The effect is depth without clutter.
When Seating Height Sets the Whole Composition
Low seating isn’t an accident. Club chairs and sofas are kept below the cap so the long horizon line stays visible.
Where a higher back would turn the wainscot into background, such silhouettes let the lower wall remain an active band. In some cases, the seat base aligns with the wainscot base so the two read as one continuous platform.
That trick makes the layout feel built-in even when parts are movable.
The Quiet Grid, Tuned Not Tamed
Classic box wainscoting still appears, but it’s adjusted in two key ways: slimmer rails/stiles and tone-on-tone paint. The grid becomes a calm backdrop for softer shapes in front—looped textiles, round tables, nubby rugs.
Art is grouped to step with panel seams rather than ignore them, creating zigzags that animate the field without breaking it. The result isn’t formal; it’s measured.
A Small Kit With Big Range
Modern wainscoting reads as a compact visual grammar—texture that catches shadow, one calm horizon that sets order, and quiet planes that let light do the drawing. The notes below distill that language:.
- Ribbed or fluted base for fine shadow and touch.
- A single datum—cap or shelf—that furniture and art respect.

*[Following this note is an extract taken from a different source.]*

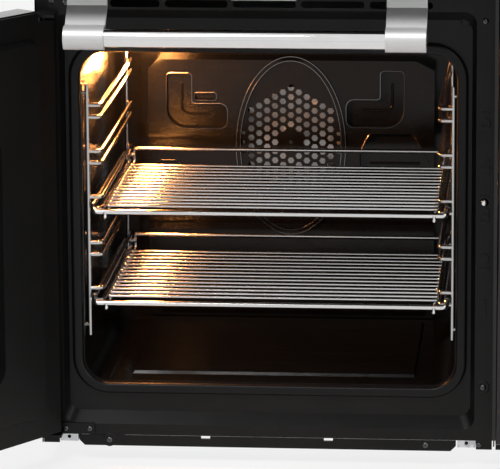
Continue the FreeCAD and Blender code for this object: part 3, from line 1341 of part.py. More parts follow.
def rounded_plan(x0, x1, y0, y1, radius, z, height):
    """Rounded rectangle in plan, drawn upwards."""
    flat = rounded_wire(x0, x1, y0, y1, radius, 0)
    flat.rotate(V(0, 0, 0), V(1, 0, 0), 90)
    flat.translate(V(0, 0, z))
    face = Part.Face(flat)
    box_shape = face.extrude(V(0, 0, height))
    bounds = box_shape.BoundBox
    box_shape.translate(V(0, (y0 + y1) / 2 - (bounds.YMin + bounds.YMax) / 2, 0))
    return box_shape


BURNERS = [(-330.0, -150.0, 72.0), (-330.0, 110.0, 92.0), (0.0, -20.0, 128.0),
           (330.0, -150.0, 92.0), (330.0, 110.0, 72.0)]


def burner_base(x, y, diameter):
    """Burner crown: a stepped ring with flame ports round its edge."""
    z = WELL_FLOOR
    radius = diameter / 2
    top = BURNER_HEIGHT
    foot_top = BURNER_FOOT_HEIGHT
    profile = [V(0, 0, 0), V(radius + BURNER_FOOT, 0, 0), V(radius + BURNER_FOOT / 2, 0, foot_top),
               V(radius, 0, foot_top + 1), V(radius - 2, 0, top), V(0, 0, top), V(0, 0, 0)]
    crown = Part.Face(Part.makePolygon(profile)).revolve(V(0, 0, 0), V(0, 0, 1), 360)
    ports = []
    for index in range(BURNER_PORTS):
        port = box(radius - BURNER_PORT_DEPTH, radius + 2, -BURNER_PORT_WIDTH / 2, BURNER_PORT_WIDTH / 2,
                   top - BURNER_PORT_DEPTH, top + 1)
        port.rotate(V(0, 0, 0), V(0, 0, 1), index * 360 / BURNER_PORTS)
        ports.append(port)
    crown = crown.cut(together(ports))
    crown.translate(V(x, y, z))
    return crown


def burner_cap(x, y, diameter):
    """Enamelled cap: a low disc with a rounded rim that sits on the crown."""
    z = WELL_FLOOR + BURNER_HEIGHT
    cap = cylinder(V(x, y, z), V(0, 0, 1), diameter - 2, BURNER_CAP)
    rim = [edge for edge in cap.Edges if edge.BoundBox.ZMin > z + BURNER_CAP - 0.5 and edge.BoundBox.XLength > 1]
    return cap.makeFillet(BURNER_CAP_ROUND, rim)


def pan_support(x, places):
    """Cast grid over one or two burners: a frame on four feet with fingers towards each burner."""
    deck = WELL_FLOOR
    half_x = GRID_WIDTH / 2
    y0 = GRID_FRONT
    y1 = GRID_BACK
    top = deck + GRID_HEIGHT
    bar = GRID_BAR
    bars = [box(x - half_x, x + half_x, y0, y0 + bar, top - bar, top),
            box(x - half_x, x + half_x, y1 - bar, y1, top - bar, top),
            box(x - half_x, x - half_x + bar, y0, y1, top - bar, top),
            box(x + half_x - bar, x + half_x, y0, y1, top - bar, top)]
    for foot_x in (x - half_x, x + half_x - bar):
        for foot_y in (y0, y1 - bar):
            bars.append(box(foot_x, foot_x + bar, foot_y, foot_y + bar, deck, top))
    middle = (y0 + y1) / 2
    if len(places) > 1:
        bars.append(box(x - half_x, x + half_x, middle - bar / 2, middle + bar / 2, top - bar, top))
    for burner_x, burner_y, diameter in places:
        tip = FINGER_TIP
        lower, upper = (y0, y1) if len(places) == 1 else ((y0, middle) if burner_y < middle else (middle, y1))
        bars.append(box(x - half_x, burner_x - tip, burner_y - bar / 2, burner_y + bar / 2, top - bar, top))
        bars.append(box(burner_x + tip, x + half_x, burner_y - bar / 2, burner_y + bar / 2, top - bar, top))
        bars.append(box(burner_x - bar / 2, burner_x + bar / 2, lower, burner_y - tip, top - bar, top))
        bars.append(box(burner_x - bar / 2, burner_x + bar / 2, burner_y + tip, upper, top - bar, top))
    return fuse(bars)


def foot(x, y):
    """Levelling foot: a pad on a threaded stem."""
    pad = cylinder(V(x, y, 0), V(0, 0, 1), FOOT_PAD, FOOT_PAD_HEIGHT)
    stem = cylinder(V(x, y, FOOT_PAD_HEIGHT), V(0, 0, 1), FOOT_STEM, FOOT_HEIGHT + FOOT_STEM_REACH)
    nut = cylinder(V(x, y, FOOT_PAD_HEIGHT), V(0, 0, 1), FOOT_NUT, FOOT_HEIGHT - FOOT_PAD_HEIGHT + SHEET)
    return fuse([pad, stem, nut])


def gas_inlet():
    """Half-inch gas pipe stub through the back cover, held by a collar and a nut."""
    x, z = GAS_PLACE
    outer_face = BACK - SHEET
    inner_face = outer_face - SHEET
    along = V(0, 1, 0)
    pipe = cylinder(V(x, inner_face - GAS_INSIDE, z), along, GAS_PIPE, GAS_INSIDE + SHEET + GAS_STUB)
    collar = cylinder(V(x, outer_face, z), along, GAS_PIPE + GAS_FLANGE, GAS_COLLAR)
    nut = cylinder(V(x, inner_face - GAS_COLLAR, z), along, GAS_PIPE + GAS_FLANGE - 2, GAS_COLLAR)
    bore = cylinder(V(x, inner_face - GAS_INSIDE / 2, z), along, GAS_BORE, GAS_INSIDE + SHEET + GAS_STUB)
    return fuse([pipe, collar, nut]).cut(bore)


def catch():
    """Barrel of the door's ball catch, and its ball on a stem."""
    place = V(CATCH_X, FRONT, up(CATCH_HEIGHT))
    barrel = cylinder(place, V(0, 1, 0), CATCH_BORE, CATCH_LENGTH)
    barrel = barrel.cut(cylinder(place - V(0, 1, 0), V(0, 1, 0), CATCH_BALL + CATCH_ROOM,
                                 CATCH_LENGTH - CATCH_RIM))
    flange = cylinder(place, V(0, -1, 0), CATCH_BORE + CATCH_RIM, CATCH_FLANGE)
    flange = flange.cut(cylinder(place + V(0, 1, 0), V(0, -1, 0), CATCH_BALL + CATCH_ROOM, CATCH_RIM))
    ball = Part.makeSphere(CATCH_BALL / 2, place - V(0, CATCH_PROUD - CATCH_BALL / 2, 0))
    stem = cylinder(place - V(0, CATCH_PROUD - CATCH_BALL / 2, 0), V(0, 1, 0), CATCH_BALL - 2, CATCH_STEM)
    return fuse([barrel, flange]), fuse([ball, stem])


def pan_screw(place, heading, diameter):
    """Head of a pan-head screw, rounded over at its rim."""
    height = diameter * HEAD_SHARE
    head = cylinder(place, heading, diameter, height)
    tip = place + heading * height
    rim = [edge for edge in head.Edges
           if all((vertex.Point - tip).dot(heading) > -0.01 for vertex in edge.Vertexes)]
    return head.makeFillet(height * 0.6, rim)


def frame_screws():
    """Heads that hold the front frames, their legs and the base bars."""
    screws = []
    for x in (CATCH_X, -CATCH_X):
        for z in (up(FRAME_SCREW_LOW), up(FRAME_SCREW_HIGH)):
            screws.append(pan_screw(V(x, FRONT, z), V(0, -1, 0), SCREW_HEAD))
    for centre in COLUMN_CENTRES:
        for side in (-1, 1):
            place = V(centre + side * BAR_SCREW_SPREAD, FRONT, up(BAR_SCREW_HEIGHT))
            screws.append(pan_screw(place, V(0, -1, 0), SCREW_HEAD))
    for x in (-LEG_SCREW_X, LEG_SCREW_X):
        screws.append(pan_screw(V(x, FRONT, up(LEG_SCREW_HEIGHT)), V(0, -1, 0), LEG_SCREW_HEAD))
    return screws


def write(name, *shapes):
    solids = []
    for shape in shapes:
        solids.extend(shape.Solids)
    whole = solids[0] if len(solids) == 1 else Part.makeCompound(solids)
    whole.exportStep(os.path.join("parts", name + ".step"))


def write_body():
    write("side_panel_left", side_panel(-1))
    write("side_panel_right", side_panel(1))
    write("base_tray", base_tray())
    write("rear_cover", rear_cover())
    write("centre_divider", centre_divider())
    write("front_frame_left", left_frame())
    write("front_frame_right", right_frame())
    write("base_bar", *[base_bar(centre) for centre in COLUMN_CENTRES])
    write("feet", *[foot(x, y) for x, y in FOOT_PLACES])
    write("gas_inlet", gas_inlet())
    write("frame_screws", *frame_screws())


def write_ovens():
    fan_z = up(FAN_CENTRE)
    main_bores = [cylinder(V(MAIN.centre, MAIN.back - 1, fan_z), V(0, 1, 0), SHAFT_DIAMETER + SHAFT_ROOM, 5)]
    for tail in element_tails(MAIN.centre, fan_z, MAIN.back):
        main_bores.append(cylinder(V(tail.x, MAIN.back - 1, tail.z), V(0, 1, 0), ELEMENT_DIAMETER, 5))
    write("main_liner", liner(MAIN, True).cut(together(main_bores)))
    write("main_seal", seal(MAIN))
    write("fan_cover", fan_cover())
    write("fan_impeller", impeller(MAIN.centre, fan_z, MAIN.back, MAIN.back + SHEET + MOTOR_STANDOFF))
    write("fan_motor", fan_motor(MAIN.centre, fan_z, MAIN.back))
    write("ring_element", ring_element(MAIN.centre, fan_z, MAIN.back))
    write("side_racks", *[side_rack(MAIN, side, RACK_LEVELS, RACK_BEND) for side in (-1, 1)])
    write("shelf_upper", wire_shelf(MAIN, 2))
    write("shelf_lower", wire_shelf(MAIN, 0))
    write("oven_lamp", *oven_lamp())
    grill_parts = grill_element(GRILL)
    grill_bores = together(grill_parts[1:])
    write("grill_liner", liner(GRILL, False).cut(grill_bores).fuse(together(grill_rails())))
    write("grill_pan", grill_pan())
    write("grill_seal", seal(GRILL))
    write("grill_element", *grill_parts)
    write("tall_liner", liner(TALL, True))
    write("tall_seal", seal(TALL))
    write("tall_racks", *[side_rack(TALL, side, TALL_LEVELS, 0) for side in (-1, 1)])
    write("tall_shelves", *[wire_shelf(TALL, level) for level in TALL_SHELVES])


def write_doors():
    z0 = up(DOOR_BOTTOM)
    pan, inner, panes = side_door(MAIN, -1, MAIN_AXIS_X, z0, up(DOOR_TOP),
                                  up(RECESS_TOP) - RECESS_HEAD - MAIN_PLUG_HEAD)
    bar_z = up(DOOR_TOP) - SIDE_BAR_DROP
    write("main_door_skin", open_main(pan))
    write("main_door_inner", open_main(inner))
    write("main_door_glass", *[open_main(pane) for pane in panes])
    write("main_handle", *[open_main(part) for part in handle(MAIN.centre, bar_z)])
    hinges = side_hinges(-1, MAIN_AXIS_X, z0, up(DOOR_TOP), HINGE_LEAF_HIGH)
    pan, inner, panes = side_door(TALL, 1, TALL_AXIS_X, z0, up(UPPER_DOOR_TOP),
                                  up(UPPER_RECESS_TOP) - RECESS_HEAD - PLUG_HEAD)
    bar_z = up(UPPER_DOOR_TOP) - SIDE_BAR_DROP
    write("tall_door_skin", pan)
    write("tall_door_inner", inner)
    write("tall_door_glass", *panes)
    write("tall_handle", *handle(TALL.centre, bar_z))
    hinges += side_hinges(1, TALL_AXIS_X, z0, up(UPPER_DOOR_TOP), HINGE_LEAF_LOW)
    write("side_hinges", *hinges)
    pan, inner, panes = grill_door()
    bar_z = up(UPPER_DOOR_TOP) - BAR_DROP
    write("grill_door_skin", open_grill(pan))
    write("grill_door_inner", open_grill(inner))
    write("grill_door_glass", *[open_grill(pane) for pane in panes])
    write("grill_handle", *[open_grill(part) for part in handle(GRILL.centre, bar_z)])
    write("grill_hinges", *grill_hinges())
    barrel, ball = catch()
    write("catch_barrel", barrel)
    write("catch_ball", ball)


def write_controls():
    write("control_fascia", fascia())
    write("taps_and_switch", *taps(), button_switch())
    for number, x in enumerate(knob_places(), 1):
        write("knob_" + str(number), knob(x))
    write("ignition_button", button())
    write("hob_tray", hob_tray())
    write("burner_crowns", *[burner_base(*place) for place in BURNERS])
    write("burner_caps", *[burner_cap(*place) for place in BURNERS])
    grids = [(-330.0, BURNERS[0:2]), (0.0, BURNERS[2:3]), (330.0, BURNERS[3:5])]
    write("pan_supports", *[pan_support(x, places) for x, places in grids])


def main():
    os.makedirs("parts", exist_ok=True)
    write_body()
    write_ovens()
    write_doors()
    write_controls()


main()
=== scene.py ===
import json
import math
import bmesh
import bpy
from mathutils import Matrix, Vector


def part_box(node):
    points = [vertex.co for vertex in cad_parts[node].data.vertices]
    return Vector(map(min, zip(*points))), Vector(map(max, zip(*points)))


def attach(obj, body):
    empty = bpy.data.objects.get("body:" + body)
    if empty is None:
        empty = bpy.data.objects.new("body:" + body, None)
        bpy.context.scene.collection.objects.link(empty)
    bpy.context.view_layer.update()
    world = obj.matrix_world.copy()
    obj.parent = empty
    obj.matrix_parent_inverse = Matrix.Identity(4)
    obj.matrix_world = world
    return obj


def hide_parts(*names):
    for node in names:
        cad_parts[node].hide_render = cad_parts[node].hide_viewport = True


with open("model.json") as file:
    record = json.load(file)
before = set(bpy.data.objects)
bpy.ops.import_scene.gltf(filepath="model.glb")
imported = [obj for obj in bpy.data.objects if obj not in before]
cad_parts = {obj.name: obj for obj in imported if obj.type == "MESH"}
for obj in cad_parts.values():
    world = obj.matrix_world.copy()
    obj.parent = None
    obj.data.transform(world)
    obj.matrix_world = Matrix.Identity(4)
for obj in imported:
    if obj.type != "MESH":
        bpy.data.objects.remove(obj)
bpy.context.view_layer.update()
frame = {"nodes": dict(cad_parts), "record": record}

# Metres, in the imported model's own frame: +X right, -Y out of the front, +Z up.
bodyOf = {node: body for body, nodes in frame["record"]["behaviour"]["bodies"].items() for node in nodes}
slotOf = {part["node"]: part["material_slot"] for part in frame["record"]["subparts"]}
scene = bpy.context.scene
scene.view_settings.view_transform = "Standard"
print("frame loaded:", len(frame["nodes"]), "nodes")


# One way to add any node: its settings come first, then the values or links of its sockets.
def addNode(tree, kind, settings=None, inputs=None):
    node = tree.nodes.new(kind)
    for key, value in (settings or {}).items():
        if key == "stops":
            while len(node.color_ramp.elements) < len(value):
                node.color_ramp.elements.new(0.5)
            for element, (position, colour) in zip(node.color_ramp.elements, value):
                element.position, element.color = position, colour
        else:
            setattr(node, key, value)
    for key, value in (inputs or {}).items():
        for part in value if isinstance(value, list) else [value]:
            if isinstance(part, Wire):
                tree.links.new(part.socket, node.inputs[key])
            else:
                node.inputs[key].default_value = part
    return node


# A socket that adds Math nodes when it is used in a sum
class Wire:
    def __init__(self, tree, socket):
        self.tree, self.socket = tree, socket

    def mix(self, operation, first, second=0.0):
        node = addNode(self.tree, "ShaderNodeMath", {"operation": operation}, {0: first, 1: second})
        return Wire(self.tree, node.outputs[0])

    def __add__(self, other): return self.mix("ADD", self, other)
    def __radd__(self, other): return self.mix("ADD", other, self)
    def __sub__(self, other): return self.mix("SUBTRACT", self, other)
    def __rsub__(self, other): return self.mix("SUBTRACT", other, self)
    def __mul__(self, other): return self.mix("MULTIPLY", self, other)
    def __rmul__(self, other): return self.mix("MULTIPLY", other, self)
    def __truediv__(self, other): return self.mix("DIVIDE", self, other)
    def __gt__(self, other): return self.mix("GREATER_THAN", self, other)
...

- Soft plaster above for light to graze and pool.
- One concealed light move that turns glow into a line.
- A few fibers and greens that stand in for carved ornament.

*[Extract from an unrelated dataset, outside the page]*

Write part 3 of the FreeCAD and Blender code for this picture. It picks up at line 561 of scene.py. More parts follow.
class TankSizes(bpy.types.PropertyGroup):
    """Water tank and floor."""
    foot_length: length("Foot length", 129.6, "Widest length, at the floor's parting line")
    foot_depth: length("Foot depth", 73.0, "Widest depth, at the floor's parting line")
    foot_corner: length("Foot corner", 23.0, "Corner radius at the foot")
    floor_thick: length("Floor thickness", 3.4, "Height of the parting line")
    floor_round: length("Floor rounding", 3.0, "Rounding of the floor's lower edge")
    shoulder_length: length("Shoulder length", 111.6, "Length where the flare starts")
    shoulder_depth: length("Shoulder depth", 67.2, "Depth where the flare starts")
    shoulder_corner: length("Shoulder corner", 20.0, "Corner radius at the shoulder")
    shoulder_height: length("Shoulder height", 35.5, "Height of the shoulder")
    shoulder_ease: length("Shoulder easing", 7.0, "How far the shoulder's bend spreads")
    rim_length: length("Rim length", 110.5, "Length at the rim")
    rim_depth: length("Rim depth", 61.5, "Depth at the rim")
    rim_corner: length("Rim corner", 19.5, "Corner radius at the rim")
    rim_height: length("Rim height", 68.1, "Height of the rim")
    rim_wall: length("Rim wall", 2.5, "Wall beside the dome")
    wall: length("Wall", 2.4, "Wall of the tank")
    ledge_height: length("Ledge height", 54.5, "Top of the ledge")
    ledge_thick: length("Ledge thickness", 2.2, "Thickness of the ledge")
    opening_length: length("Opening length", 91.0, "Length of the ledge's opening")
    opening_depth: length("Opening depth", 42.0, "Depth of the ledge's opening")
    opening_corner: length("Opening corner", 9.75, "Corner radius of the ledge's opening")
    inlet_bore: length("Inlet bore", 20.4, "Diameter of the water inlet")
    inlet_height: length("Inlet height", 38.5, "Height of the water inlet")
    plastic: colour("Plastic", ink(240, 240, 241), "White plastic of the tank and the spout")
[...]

- Black lines used sparingly to outline and ground.
In current styles, color temperature shifts, rib spacing moves from fine to open, cane alternates with solid inserts, corners take soft arcs, and shelves thread past window bays—the language holds while the mood changes. Modern wainscoting reads less like a catalog of profiles and more like a disciplined set of moves, making the lower wall act as structure, rhythm, and atmosphere at the same time.